Bisnis.com, JAKARTA – PT Pertamina (Persero) menanti kepastian pasar untuk produk biofuel dari minyak goreng bekas atau (used cooking oil/UCO) mengingat biaya produksinya masih tinggi.
Manager Industrial Sales PT Pertamina Patra Niaga Samuel Hamonangan Lubis mengatakan pemrosesan bahan baku UCO masih membutuhkan biaya yang tinggi per liternya. Saat ini, harganya berkisar Rp25.000 per liter.
Dengan begitu, Pertamina memperhatikan betul kondisi permintaan demand, sehingga dengan rendahnya permintaan, maka produksi juga disesuaikan.
“Artinya, kalau pasar sudah merespon ini dengan baik, mau menerima harga sekitar Rp25.000 per liter, sebagai upaya untuk sustainability fuel, itu sangat baik buat kami,” ujarnya, pekan lalu di sela konferensi ICOPE 2025, di Denpasar.
Adapun minyak jelantah berpeluang untuk diolah menjadi biodiesel yang dapat digunakan menjadi substitusi minyak solar bagi mesin diesel untuk sektor transportasi maupun industri.
Pertamina telah menyiapkan sejumlah program untuk merespons komitmen target Net Zero Emission (NZE) 2060, di antaranya dengan terus mengembangkan EBT serta BBM yang lebih ramah lingkungan.
Baca Juga
Belum lama ini, Pertamina Patra Niaga telah meluncurkan program Green Movements UCO, yaitu program pengumpulan UCO di sejumlah SPBU.
Program Green Movement UCO ini merupakan program pilot project yang akan berlangsung selama setahun kedepan dengan evaluasi berkelanjutan untuk ekspansi ke lokasi lainnya di Indonesia. Pengunjung yang menyetorkan minyak jelantah akan memperoleh rewards berupa saldo e-wallet sebesar mulai dari Rp6.000 per liter.
Selain mendorong aktivasi publik, Pertamina juga membuka pintu bagi pengumpul UCO untuk menjualnya kepada perseroan. “Terkait harga mungkin harganya bisa mendekati [Rp6.000], namanya business to business kan banyak pertimbangan. Tapi buat kami, kami sangat terbuka terhadap kerja sama ini,” ujanya.
Melansir Antara, PT Kilang Pertamina Internasional (KPI) mampu mengolah minyak jelantah dengan kapasitas 6.000 barrel per hari untuk menghasilkan Hydrotreated Vegetable Oil (HVO) dan Sustainable Aviation Fuel (SAF) dengan produksi sekitar 300.000 kiloliter per tahun.

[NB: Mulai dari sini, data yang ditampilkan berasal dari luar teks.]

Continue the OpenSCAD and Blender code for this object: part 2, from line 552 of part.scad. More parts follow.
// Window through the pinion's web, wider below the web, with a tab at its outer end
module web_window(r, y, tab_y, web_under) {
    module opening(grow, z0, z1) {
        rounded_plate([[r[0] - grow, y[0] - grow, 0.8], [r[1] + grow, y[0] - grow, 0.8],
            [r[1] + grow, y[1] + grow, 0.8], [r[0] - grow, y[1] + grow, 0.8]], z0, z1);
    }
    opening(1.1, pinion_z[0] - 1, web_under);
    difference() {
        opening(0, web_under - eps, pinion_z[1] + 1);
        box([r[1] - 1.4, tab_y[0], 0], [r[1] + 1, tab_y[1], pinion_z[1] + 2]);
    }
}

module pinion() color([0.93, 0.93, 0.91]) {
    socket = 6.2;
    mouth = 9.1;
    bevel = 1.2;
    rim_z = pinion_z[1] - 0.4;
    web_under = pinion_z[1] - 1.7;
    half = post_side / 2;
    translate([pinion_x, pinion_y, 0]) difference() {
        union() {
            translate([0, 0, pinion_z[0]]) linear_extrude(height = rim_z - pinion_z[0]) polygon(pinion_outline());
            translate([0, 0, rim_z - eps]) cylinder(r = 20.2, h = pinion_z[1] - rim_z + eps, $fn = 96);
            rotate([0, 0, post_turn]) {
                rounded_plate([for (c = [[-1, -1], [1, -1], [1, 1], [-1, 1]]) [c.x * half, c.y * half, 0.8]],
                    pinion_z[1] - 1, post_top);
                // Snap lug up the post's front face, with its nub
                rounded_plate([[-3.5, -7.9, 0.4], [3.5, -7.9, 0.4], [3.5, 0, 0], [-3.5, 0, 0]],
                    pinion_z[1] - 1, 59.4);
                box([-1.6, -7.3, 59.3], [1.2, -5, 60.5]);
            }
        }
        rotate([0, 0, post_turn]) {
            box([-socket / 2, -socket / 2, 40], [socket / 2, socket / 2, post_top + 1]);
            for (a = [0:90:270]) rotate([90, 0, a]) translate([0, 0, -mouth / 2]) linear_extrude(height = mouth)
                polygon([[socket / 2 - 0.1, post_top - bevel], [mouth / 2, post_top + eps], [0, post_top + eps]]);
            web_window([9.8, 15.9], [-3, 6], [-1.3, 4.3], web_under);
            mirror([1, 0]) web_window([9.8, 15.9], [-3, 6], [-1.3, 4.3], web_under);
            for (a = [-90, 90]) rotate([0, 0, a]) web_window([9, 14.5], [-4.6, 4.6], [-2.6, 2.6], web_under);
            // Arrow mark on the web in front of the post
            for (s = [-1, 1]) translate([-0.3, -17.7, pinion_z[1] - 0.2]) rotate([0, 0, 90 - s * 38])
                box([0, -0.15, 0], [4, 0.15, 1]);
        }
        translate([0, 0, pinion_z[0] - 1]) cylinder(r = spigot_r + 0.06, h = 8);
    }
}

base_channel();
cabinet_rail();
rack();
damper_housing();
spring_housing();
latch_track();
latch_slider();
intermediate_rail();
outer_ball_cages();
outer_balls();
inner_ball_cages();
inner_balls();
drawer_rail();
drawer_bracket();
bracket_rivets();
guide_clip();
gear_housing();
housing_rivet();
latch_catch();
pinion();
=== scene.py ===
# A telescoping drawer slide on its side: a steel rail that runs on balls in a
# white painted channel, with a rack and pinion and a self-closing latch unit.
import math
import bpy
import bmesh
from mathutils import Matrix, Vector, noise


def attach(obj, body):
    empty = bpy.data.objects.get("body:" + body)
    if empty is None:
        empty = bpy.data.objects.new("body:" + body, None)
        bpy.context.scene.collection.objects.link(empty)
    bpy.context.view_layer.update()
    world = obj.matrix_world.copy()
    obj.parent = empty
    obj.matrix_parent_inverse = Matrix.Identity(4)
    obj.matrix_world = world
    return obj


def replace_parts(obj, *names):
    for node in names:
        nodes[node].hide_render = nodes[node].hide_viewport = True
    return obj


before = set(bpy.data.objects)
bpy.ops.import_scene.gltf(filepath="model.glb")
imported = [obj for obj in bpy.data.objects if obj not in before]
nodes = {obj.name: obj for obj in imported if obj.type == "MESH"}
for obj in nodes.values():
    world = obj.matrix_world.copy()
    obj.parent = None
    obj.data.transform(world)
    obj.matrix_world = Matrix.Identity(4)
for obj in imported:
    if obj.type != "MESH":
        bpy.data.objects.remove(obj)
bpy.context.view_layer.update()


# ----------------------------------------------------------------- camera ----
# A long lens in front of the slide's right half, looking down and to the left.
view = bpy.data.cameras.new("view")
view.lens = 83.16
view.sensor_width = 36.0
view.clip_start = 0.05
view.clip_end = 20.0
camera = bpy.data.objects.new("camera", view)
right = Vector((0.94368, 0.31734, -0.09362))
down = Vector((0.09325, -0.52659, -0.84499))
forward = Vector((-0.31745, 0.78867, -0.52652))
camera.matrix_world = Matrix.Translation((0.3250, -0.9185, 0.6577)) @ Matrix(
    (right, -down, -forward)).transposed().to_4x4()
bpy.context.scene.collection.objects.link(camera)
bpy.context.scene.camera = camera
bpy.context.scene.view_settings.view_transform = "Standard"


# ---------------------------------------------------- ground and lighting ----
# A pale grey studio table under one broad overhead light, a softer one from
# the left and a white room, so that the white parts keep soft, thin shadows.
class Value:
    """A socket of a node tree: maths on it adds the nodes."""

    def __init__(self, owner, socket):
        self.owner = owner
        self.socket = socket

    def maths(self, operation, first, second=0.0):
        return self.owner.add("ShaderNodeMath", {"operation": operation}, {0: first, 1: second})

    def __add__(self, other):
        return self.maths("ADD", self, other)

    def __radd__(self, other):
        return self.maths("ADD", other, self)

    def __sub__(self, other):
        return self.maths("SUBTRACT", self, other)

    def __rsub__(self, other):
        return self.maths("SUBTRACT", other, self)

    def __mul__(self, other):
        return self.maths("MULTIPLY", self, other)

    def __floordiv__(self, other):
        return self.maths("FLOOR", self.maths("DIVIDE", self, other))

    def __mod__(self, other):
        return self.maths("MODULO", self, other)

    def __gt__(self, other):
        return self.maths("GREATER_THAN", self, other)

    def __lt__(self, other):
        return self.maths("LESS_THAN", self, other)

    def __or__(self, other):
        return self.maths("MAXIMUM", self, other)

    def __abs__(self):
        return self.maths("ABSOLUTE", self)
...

Terpisah, Senior Vice President (SVP) Technology Innovation Pertamina, Oki Muraza mengatakan Pertamina sedang mengembangkan bioenergi guna memenuhi kebutuhan dalam negeri. Setidaknya tiga produk yang dikembangkan Pertamina yakni, bioetanol, HVO, dan SAF.
“Pertamina selalu melakukan yang terbaik agar harga energi tersebut tetap affordable dan terjangkau masyarakat Indonesia,” katanya.